La justice prend ce phénomène très au sérieux. Et tente, avec ses moyens, de mettre un frein à la prostitution des mineurs. Mais c’est loin d’être évident. « Il faut que tout le monde soit vigilant, soit sensibilisé à cette question, qu’on arrive à décoder les signes avant-coureurs » explique le procureur de Toulouse. Mais cela reste très difficile à déceler. « Sur internet, ce n’est pas inscrit sur leurs annonces qu’elles sont mineures, et les photos ne sont pas toujours parlantes sur leur âge. » rappelle David Charmatz, le procureur de Toulouse. Difficile pour la brigade des mineurs de les prendre en flagrant délit ou de les « piéger » en se faisant passer pour un client.
La justice fait ce qu’elle peut pour enrayer le phénomène de la prostitution des mineurs. (illustration) • © Clementz Michel / MAXPPP
« Souvent, ces jeunes femmes sont victimes d’actes de violences par leur proxénète. Ou se sentent en danger. Certaines appellent alors 17, et c’est souvent comme ça que ces affaires éclatent et qu’on se rend compte, qu’il y avait aussi de la prostitution et qu’elles étaient sous emprise » souligne le magistrat.

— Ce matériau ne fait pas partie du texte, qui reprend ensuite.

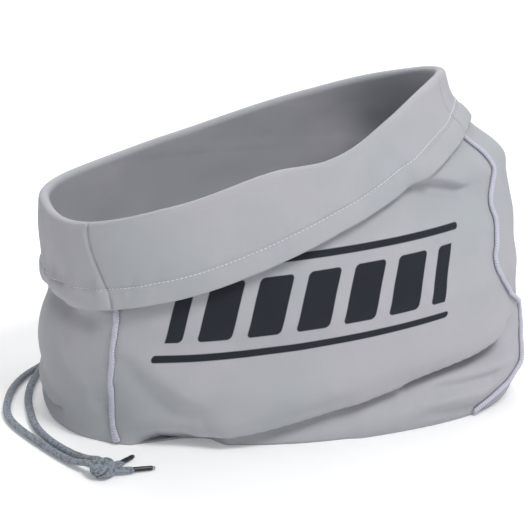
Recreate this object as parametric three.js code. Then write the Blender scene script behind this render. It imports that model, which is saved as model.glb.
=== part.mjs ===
// Drawstring bag for a motorcycle helmet, standing open on a flat surface in the form of a filled bag.
// Units are millimetres. +Z is up, +X is towards the raised end, -Y is the front.
// The origin is at the middle of the flat base.
import * as THREE from 'three';

// Overall form
const left_reach = 188;
const right_reach = 194;
const front_reach = 127;
const back_reach = 125;
const rim_height = 258;

// Cloth, cuff and hem
const cloth_wall = 1.6;
const hem_wall = 2.8;
const hem_band = 15;
const cuff_width = 64;
const cuff_stand_off = 7;
const cuff_settle_share = 0.67;
const hem_step_share = 0.25;
const roll_radius = 4.5;
const panel_gap = 0.3;
const base_seam_left = 12;
const base_seam_forward = 81;

// Overlocked side seams
const seam_width = 5;
const seam_thickness = 1.8;
const seam_flat_share = 0.6;
const seam_clearance = 0.35;
const seam_top_under_cuff = 12;
const seam_foot = 3;

// Fold relief
const fold_depth = 10;
const fold_width = 16;

// Drawcord, knot and moulded tips
const cord_diameter = 5.5;
const cord_sides = 8;
const knot_width = 18;
const knot_height = 14.6;
const knot_lift = 0.1;
const tail_length = 13;
const tail_bend_share = 0.3;
const tail_rise = 0.4;
const aglet_length = 17;
const aglet_diameter = 3.6;
const aglet_tip_diameter = 3;
const end_gap = 0.3;

// Mesh fineness
const front_columns = 32;
const back_columns = 46;
const base_rings = 3;
const strand_steps = 30;
const tail_steps = 6;
const wall_rows = 16;
const wall_row_crowding = 1.35;
const roll_rows = 4;
const cuff_rows = 5;
const knot_sides = 16;
const knot_rings = 10;
const aglet_sides = 12;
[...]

Et de conclure sur une évidence, qu’il semble pourtant bon de rappeler. « S’il n’y avait pas de clients pour ces jeunes femmes, elles ne feraient pas commerce de leur corps » constate David Charmatz. En matière de prostitution, les peines sont alourdies lorsque la personne est mineure. Elles peuvent atteindre 7 ans de prison et 100 000 euros d’amende pour le client.